Over the past eight years search and in particular paid
search (or SEM) has slowly and steadily grown up. Of course slow and steady
wins the race – and so does relevance. This year search can finally declare victory. It
has won the battle for Internet advertising supremacy and it’s hard to imagine
any serious competition for sometime.

How much did Search kick ass?

In 2003 Jupiter predicted the paid search market would grow
to $4.3 billion in revenues by 2008. The actual figure this year will be around
$11 billion – almost 3X of what was predicted only 5 years ago. Search, which
only a year ago was equal in spending to display, is now poised to double it
(according to Emarketer).

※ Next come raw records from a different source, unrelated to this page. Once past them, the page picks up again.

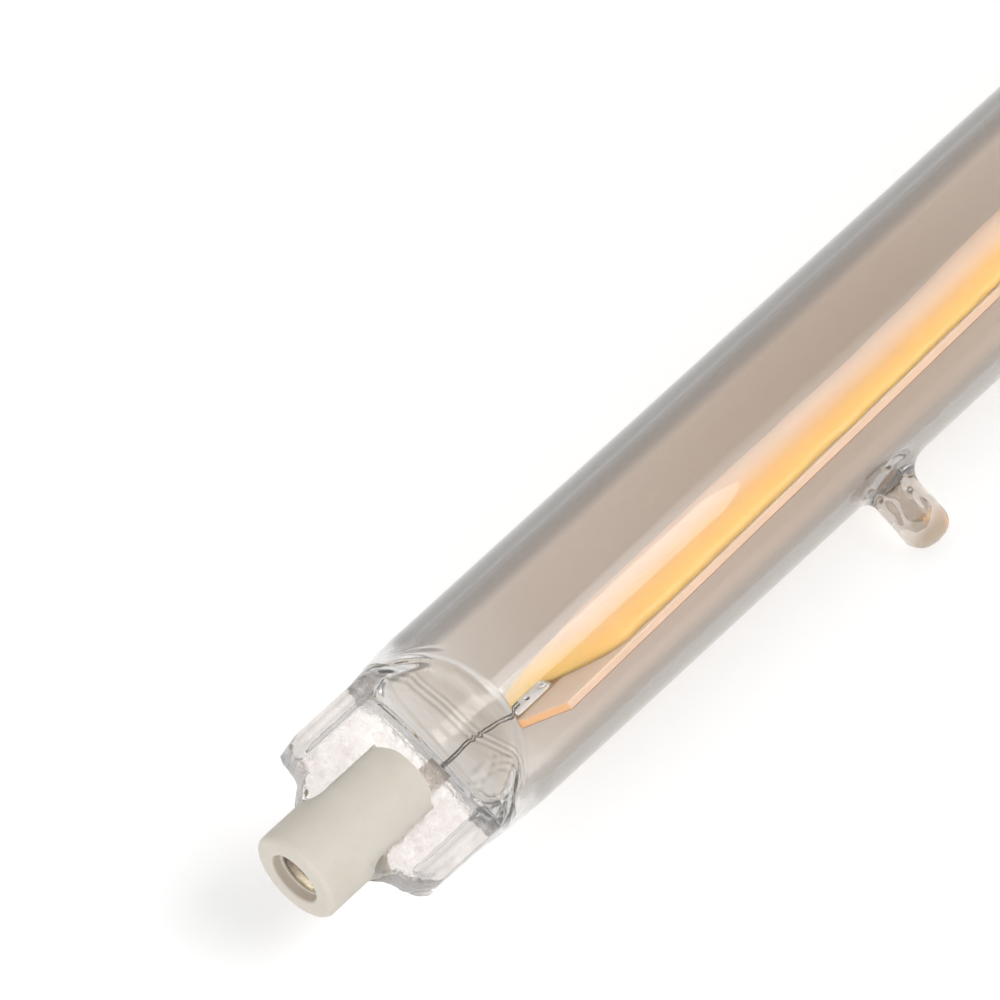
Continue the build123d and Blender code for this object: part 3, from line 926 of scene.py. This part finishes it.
# The gel's two edges across the strip and its height, by distance from the strip's end: it starts
# beside the terminal
GEL_START = 0.4
GEL_UPPER = eased([(0.4, 0.9), (0.9, 2.6), (2.0, 3.6), (4.0, 4.1), (12, 4.1), (36, 3.7), (60, 3.7)], 0.15)
GEL_LOWER = eased([
    (0.4, 0.8), (3.7, 0.7), (4.4, -0.2), (5.6, -1.8), (7.2, -3.6), (8.8, -4.35), (12, -4.5), (60, -4.5),
], 0.2)
GEL_HEIGHT = eased([
    (0.4, 0.0), (0.8, 0.35), (1.6, 0.6), (3.5, 0.9), (6.0, 1.4), (9.0, 1.85), (12, 2.0), (26, 1.95),
    (38, 1.65), (60, 1.65),
], 0.15)
# The gel's tones: a painted highlight makes its upper side peach, painted shade darkens its own deep yellow
# on the lower side, and a spot of painted shade marks its end
GEL_HIGHLIGHT_PEACH = srgb(250, 216, 188)
GEL_ORANGE = srgb(248, 204, 156)
GEL_SHADED_DEEP = srgb(242, 192, 112)
GEL_YELLOW = srgb(250, 208, 118)
GEL_SHADE_SPOT = srgb(246, 180, 78)


def gel_tone(share, distance):
    """Peach on the upper side as painted highlight, the deep yellow darker on the lower as painted shade,
    yellow near the end, and a warm spot of painted shade at the end.
    """
    tone = blend(GEL_HIGHLIGHT_PEACH, GEL_ORANGE, step_up(-share, -0.1, 0.85))
    tone = blend(tone, GEL_SHADED_DEEP, step_up(-share, 0.35, 0.95))
    tone = blend(tone, GEL_YELLOW, 0.6 * step_up(-distance, -9.0, -4.0))
    return blend(tone, GEL_SHADE_SPOT, hump(distance, 0.8, 0.6))


def gel_bead(material):
    """The long bead of gel: its lower edge wanders and its ends run out beside the terminals."""
    long = STRIP_HALF
    near = [np.linspace(GEL_START, 1.2, 12), np.linspace(1.3, 10, 45), np.linspace(10.6, long, 45)[:-1]]
    near = np.concatenate(near)
    places = np.concatenate([near - long, [0], (long - near)[::-1]])
    rows = np.linspace(-1, 1, 37)
    mesh = bmesh.new()
    layer = mesh.verts.layers.float_color.new("tint")
    grid = []
    for x in places:
        distance = long - abs(x)
        ragged = 0.16 * noise.noise(Vector((x / 3.1, 2.7, 0)))
        ragged = ragged + 0.07 * noise.noise(Vector((x / 1.1, 9.1, 0)))
        low = float(GEL_LOWER(distance)) + ragged * min(distance / 3, 1)
        high = float(GEL_UPPER(distance))
        tall = float(GEL_HEIGHT(distance)) * (1 + 0.05 * noise.noise(Vector((x / 4.3, 5.5, 0))))
        column = []
        for share in rows:
            across = (low + high) / 2 + share * (high - low) / 2
            crown = max(1 - abs(share) ** 2.1, 0) ** 0.58
            lump = 1 + 0.03 * noise.noise(Vector((x / 2.2, across / 1.7, 3.3)))
            vertex = mesh.verts.new((x, across, tall * crown * lump))
            vertex[layer] = (*gel_tone(share, distance), 1)
            column.append(vertex)
        grid.append(column)
    for first, second in zip(grid[:-1], grid[1:]):
        for i in range(len(rows) - 1):
            mesh.faces.new((first[i], second[i], second[i + 1], first[i + 1]))
    for first, second in zip(grid[:-1], grid[1:]):
        mesh.faces.new((first[-1], second[-1], second[0], first[0]))
    mesh.faces.new(grid[0])
    mesh.faces.new(list(reversed(grid[-1])))
    keep_on_strip(mesh, "phosphor_gel_poured", material, "phosphor", "phosphor_gel")


# The terminal: half sizes and corners of its tab, the tab's place from the strip's end and middle, the
# hole's place in the tab and its radius, the dark disc in the hole that paints its shade, and the ring beside
# it
TAB_LONG, TAB_WIDE, TAB_CORNER = 1.6, 0.62, 0.3
TAB_INSET, TERMINAL_Y = 0.6, 0.05
HOLE_X, HOLE_Y, HOLE_RADIUS = 0.1, -0.12, 0.28
HOLE_SHADE_RADIUS, HOLE_SHADE_TILT = 0.25, 0.216
RING_INSET, RING_Y, RING_RADIUS, RING_WIRE = 3.45, -0.35, 0.24, 0.075


def tab_rim():
    """The tab's outline, a rectangle with round corners, from its first corner round."""
    rim = []
    for first, way_x, way_y in ((0, 1, 1), (90, -1, 1), (180, -1, -1), (270, 1, -1)):
        for step in range(7):
            turn = math.radians(first + 15 * step)
            x = way_x * (TAB_LONG - TAB_CORNER) + TAB_CORNER * math.cos(turn)
            y = way_y * (TAB_WIDE - TAB_CORNER) + TAB_CORNER * math.sin(turn)
            rim.append((x, y))
    return rim


def tab_mesh(name, hole_x):
    """The flat tab with its hole and its rounded rim, as a bmesh about its own middle."""
    curve = bpy.data.curves.new(name + "_tab", "CURVE")
    curve.dimensions = "2D"
    curve.fill_mode = "BOTH"
    curve.extrude = 0.1
    curve.bevel_depth = 0.07
    curve.bevel_resolution = 3
    turns = np.linspace(0, -2 * np.pi, 24, endpoint=False)
    hole = [(hole_x + HOLE_RADIUS * math.cos(a), HOLE_Y + HOLE_RADIUS * math.sin(a)) for a in turns]
    for points in (tab_rim(), hole):
        spline = curve.splines.new("POLY")
        spline.points.add(len(points) - 1)
        for point, (x, y) in zip(spline.points, points):
            point.co = (x, y, 0, 1)
        spline.use_cyclic_u = True
    holder = show(name + "_tab", curve)
    data = bpy.data.meshes.new_from_object(holder)
    bpy.data.objects.remove(holder)
    mesh = bmesh.new()
    mesh.from_mesh(data)
    bmesh.ops.remove_doubles(mesh, verts=mesh.verts, dist=0.001)
    return mesh


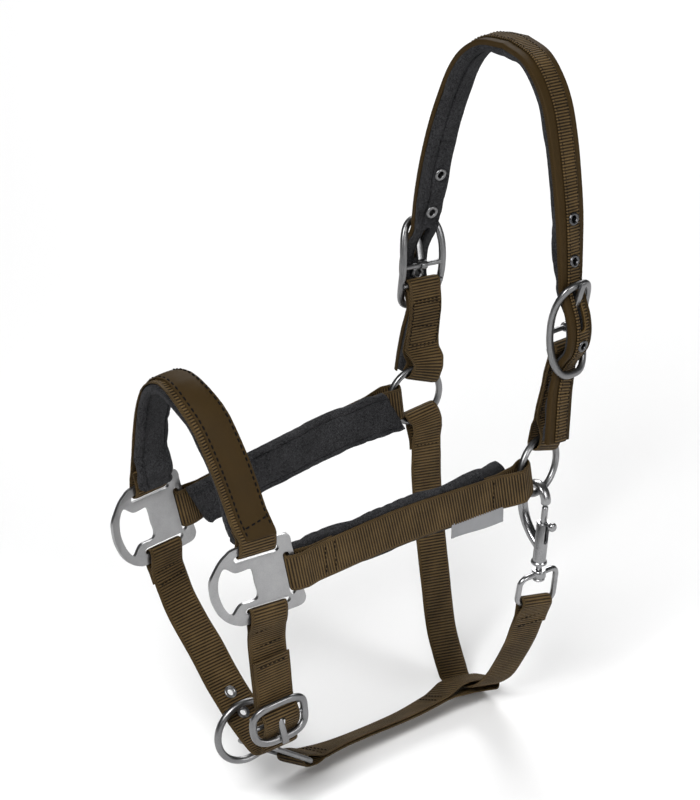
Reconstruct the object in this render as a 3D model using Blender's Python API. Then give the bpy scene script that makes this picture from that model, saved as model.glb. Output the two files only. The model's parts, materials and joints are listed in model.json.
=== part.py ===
"""Headcollar for a horse: webbing straps, padded crown and noseband, metal plates, rings,
buckles and a bolt snap, at rest as it sits on a head.

Frame: origin under the middle of the crown, +Z up, the nose points along -Y, +X is the horse's
left (near) side. All dimensions below are in millimetres, and heights are measured from RAISE
above the origin.
"""

import math

import bmesh
import bpy
import numpy as np
from mathutils import Matrix, Vector

MM = 0.001
RAISE = 2.5  # the whole model is lifted this far, so that the crown's padding clears the origin

# Webbing and padding
WEB = 25.0  # width of the main webbing
WEB_T = 1.5  # its thickness
LAYER = 0.3  # gap left between neighbouring layers
PAD_T = 6.5  # thickness of the padding
PAD_W = 31.0  # height of the cheek pads
CROWN_STRIP_W = 10.5  # webbing strip down the crown
BACKING_T = 1.2
NOSE_W = 26.0
NOSE_COVER_T = 1.4

# Hardware
WIRE = 2.1  # wire radius of the round rings
RING_R = 17.9  # centre-line radius of a cheek ring
LEAD_R = 19.5
PLATE_T = 2.2
EYELET_R = 4.0
EYELET_BORE = 2.0
EYELET_BARREL = 2.5
BAR_R = 1.6  # crossbars of the buckles
TONGUE_W = 4.0
SWING_GAP = 0.3  # radial clearance of a tongue on its bar

# Where things sit
NEAR_RING = (59.0, -28.0, -243.5)
FAR_RING = (59.0, -26.0, -240.5)  # mirrored to the far side
PLATE = (50.2, -236.0, -256.0)
BUCKLE = (66.0, -14.2, -155.0)
CHIN_BUCKLE = (49.0, -221.5, -353.0)
LEAD_RING = (16.5, -220.9, -376.0)

COLOURS = {
    "webbing": ((0.10, 0.065, 0.028), 0.75, 0.0),
    "cover": ((0.075, 0.047, 0.020), 0.65, 0.0),
    "fleece": ((0.018, 0.018, 0.020), 0.95, 0.0),
    "steel": ((0.62, 0.62, 0.63), 0.28, 1.0),
    "plate": ((0.68, 0.68, 0.69), 0.32, 1.0),
    "label": ((0.35, 0.35, 0.37), 0.45, 0.0),
}


# ---------------------------------------------------------------- general helpers


def clear_scene():
    for obj in list(bpy.data.objects):
        bpy.data.objects.remove(obj, do_unlink=True)


def material(name):
    found = bpy.data.materials.get(name)
    if found:
        return found
    colour, roughness, metallic = COLOURS[name]
    made = bpy.data.materials.new(name)
    made.use_nodes = True
    shader = made.node_tree.nodes["Principled BSDF"]
    shader.inputs["Base Color"].default_value = (*colour, 1.0)
    shader.inputs["Roughness"].default_value = roughness
    shader.inputs["Metallic"].default_value = metallic
    return made


def unit(vector):
    vector = np.asarray(vector, float)
    return vector / np.linalg.norm(vector)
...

Search, that scrappy and seemingly unsexy entity has
not just become mainstream, it is now the driving OS behind the future of all
advertising.

Eight years ago I became passionate about search because I
though it could change the world. It gives me great pleasure to see that it
has. The impact, first felt in verticals like travel now extends
to nearly every form of media and every business vertical. Search, in some form
or another (consumer, vertical or enterprise) is arguably the single most
important business discipline. Organizations that don’t learn to harness the
power of search internally and externally place their future in a tenuous competitive
position.

Still, we have a long way to go. Search is not taught in our
schools nor understood by most corporate middle mangers, let alone the C-level
execs. Many SEM agencies produce garbage work and many in the SEO world are
seen as nefarious geeks. Search still has an identity crisis…kind of like a kid
going through puberty.

But this year, 2008, the pimply kid showed the world he has left
hook like Joe Frazier. As soon as his skin clears up and he fills out I reckon
he’ll be downright attractive and the girls will be lining up for him. And I
believe they’ll be quite pleased with the results.

In a year with so much failure and loss I raise my glass and toast a winner. Search. Salud!